Each of these findings is actionable before the proposal is sent — which is precisely when they are most valuable. The proposal review function turns AI proposal intelligence from a creation aid into a quality assurance mechanism that prevents the generic from reaching the buyer.


What AI Proposal Intelligence Changes for the Rep


AI proposal intelligence does not replace the rep's judgment in proposal creation — it gives that judgment a significantly better foundation. The rep who knows which sections matter most for this buyer, which case studies are most relevant, and which framing has historically won in this context can make better decisions faster. The time saved on research and uncertainty is reinvested in the specific personalisation that only the rep can provide: the relationship context, the specific language choices, and the direct address of what was said in the most recent conversation.


  • Proposal creation time decreases — structure, content recommendations, and relevant assets are surfaced rather than manually assembled

  • Proposal quality increases — win pattern analysis and buyer priority extraction produce proposals that are genuinely calibrated to each deal rather than generically competent

  • Proposal confidence improves — reps who send AI-informed proposals have a basis for their conviction beyond intuition

  • Win rate data accumulates and improves the model — each proposal outcome refines the intelligence that informs the next one


Conclusion

The proposal is the buyer's first experience of how the seller would work with them if they were a client.
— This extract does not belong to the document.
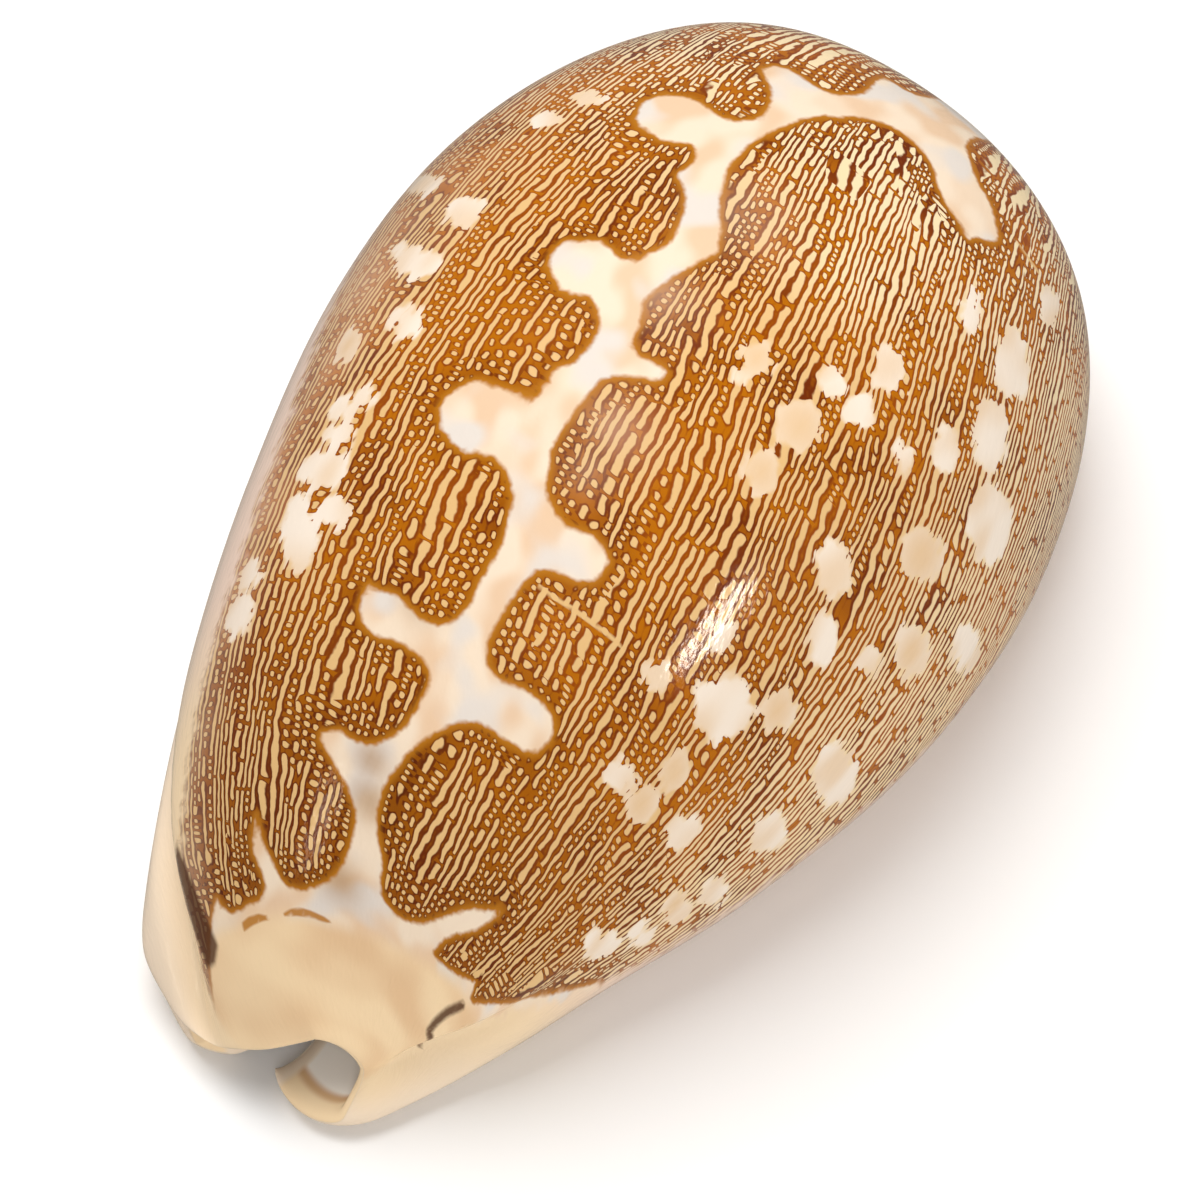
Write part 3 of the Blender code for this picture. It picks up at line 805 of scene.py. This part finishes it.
class Graph:
    # adds nodes to one tree
    def __init__(self, tree):
        self.tree = tree

    def node(self, kind, settings=None, **inputs):
        made = self.tree.nodes.new(kind)
        for name, value in (settings or {}).items():
            setattr(made, name, value)
        for name, value in inputs.items():
            self.feed(made.inputs[name], value)
        return made

    def feed(self, socket, value):
        if isinstance(value, Term):
            self.tree.links.new(value.socket, socket)
        else:
            socket.default_value = value

    def out(self, node, name=0):
        return Term(self.tree, node.outputs[name])

    def parts(self, vector):
        split = self.node("ShaderNodeSeparateXYZ", Vector=vector)
        return [Term(self.tree, socket) for socket in split.outputs]

    def attribute(self, name, kind="Vector"):
        return self.out(self.node("ShaderNodeAttribute", {"attribute_name": name}), kind)

    def step(self, value, low, high, start=0.0, end=1.0):
        made = self.node("ShaderNodeMapRange", {"interpolation_type": "SMOOTHSTEP"}, Value=value)
        for name, bound in (("From Min", low), ("From Max", high), ("To Min", start), ("To Max", end)):
            made.inputs[name].default_value = bound
        return self.out(made)

    def noise(self, x, y, z=0.0, detail=0.0, roughness=0.5):
        place = self.node("ShaderNodeCombineXYZ", X=x, Y=y, Z=z)
        made = self.node("ShaderNodeTexNoise", Vector=self.out(place), Scale=1.0, Detail=detail,
                         Roughness=roughness)
        return self.out(made, "Fac")

    def chance(self, value):
        return self.out(self.node("ShaderNodeTexWhiteNoise", {"noise_dimensions": "1D"}, W=value), "Value")

    def blend(self, first, second, share):
        made = self.node("ShaderNodeMix", {"data_type": "RGBA"})
        self.feed(made.inputs["Factor"], share)
        for socket, value in ((made.inputs[6], first), (made.inputs[7], second)):
            self.feed(socket, value if isinstance(value, Term) else tone(value))
        return Term(self.tree, made.outputs[2])


def tone(code):
    # a screen colour written as six hex digits, as the linear light that Blender works in
    parts = [int(code[i:i + 2], 16) / 255 for i in (0, 2, 4)]
    return (*(p / 12.92 if p <= 0.04045 else ((p + 0.055) / 1.055) ** 2.4 for p in parts), 1.0)


def addTeeth(piece, settings, material):
    # a modifier that raises the teeth from the values stored on the mesh
    tree = bpy.data.node_groups.new("lipTeeth", "GeometryNodeTree")
    tree.interface.new_socket("Geometry", in_out="INPUT", socket_type="NodeSocketGeometry")
    names = {"Tooth spacing": "spacing", "Tooth height": "height", "Groove depth": "depth"}
    sockets = {}
    for label in names:
        sockets[label] = tree.interface.new_socket(label, in_out="INPUT", socket_type="NodeSocketFloat")
    tree.interface.new_socket("Geometry", in_out="OUTPUT", socket_type="NodeSocketGeometry")
    graph = Graph(tree)
    entry, end = graph.node("NodeGroupInput"), graph.node("NodeGroupOutput")

    def stored(name):
        made = graph.node("GeometryNodeInputNamedAttribute", {"data_type": "FLOAT"})
        made.inputs["Name"].default_value = name
        return graph.out(made, "Attribute")

    given = {name: graph.out(entry, label) for label, name in names.items()}
    turn = stored("toothPlace") / given["spacing"] * (2 * pi)
    ridge = turn.math("COSINE") * 0.5 + 0.5
    raised = ridge * given["height"] * stored("toothFace")
    sunk = (1 - ridge) * given["depth"]
    offset = (raised - sunk) * stored("toothStrength") * mm
    normal = graph.out(graph.node("GeometryNodeInputNormal"))
    away = graph.node("ShaderNodeVectorMath", {"operation": "SCALE"}, Vector=normal)
    graph.feed(away.inputs["Scale"], offset)
    whole = graph.out(entry, "Geometry")
    moved = graph.node("GeometryNodeSetPosition", Geometry=whole, Offset=graph.out(away))
    real = graph.node("GeometryNodeRealizeInstances", Geometry=graph.out(moved))
    dressed = graph.node("GeometryNodeSetMaterial", Geometry=graph.out(real), Material=material)
    tree.links.new(dressed.outputs[0], end.inputs[0])
    modifier = piece.modifiers.new("lipTeeth", "NODES")
    modifier.node_group = tree
    for label, name in names.items():
        modifier[sockets[label].identifier] = float(settings[name])
    solid = bpy.data.meshes.new_from_object(piece.evaluated_get(bpy.context.evaluated_depsgraph_get()))
    for point in solid.vertices:
        point.co.z = max(point.co.z, 0.0)
    piece.modifiers.remove(modifier)
    piece.data = solid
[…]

A generic proposal communicates that the relationship would be managed at a category level. A genuinely personalised proposal communicates that the seller has paid attention — that they understand the specific situation, have thought about it carefully, and have designed a response to it rather than retrieved a template.


AI proposal intelligence is what makes genuine personalisation possible at scale — not for the rep's most important deal of the quarter, but for every deal, every time.


A proposal that wins is not the most comprehensive one. It is the one that makes the buyer feel most understood.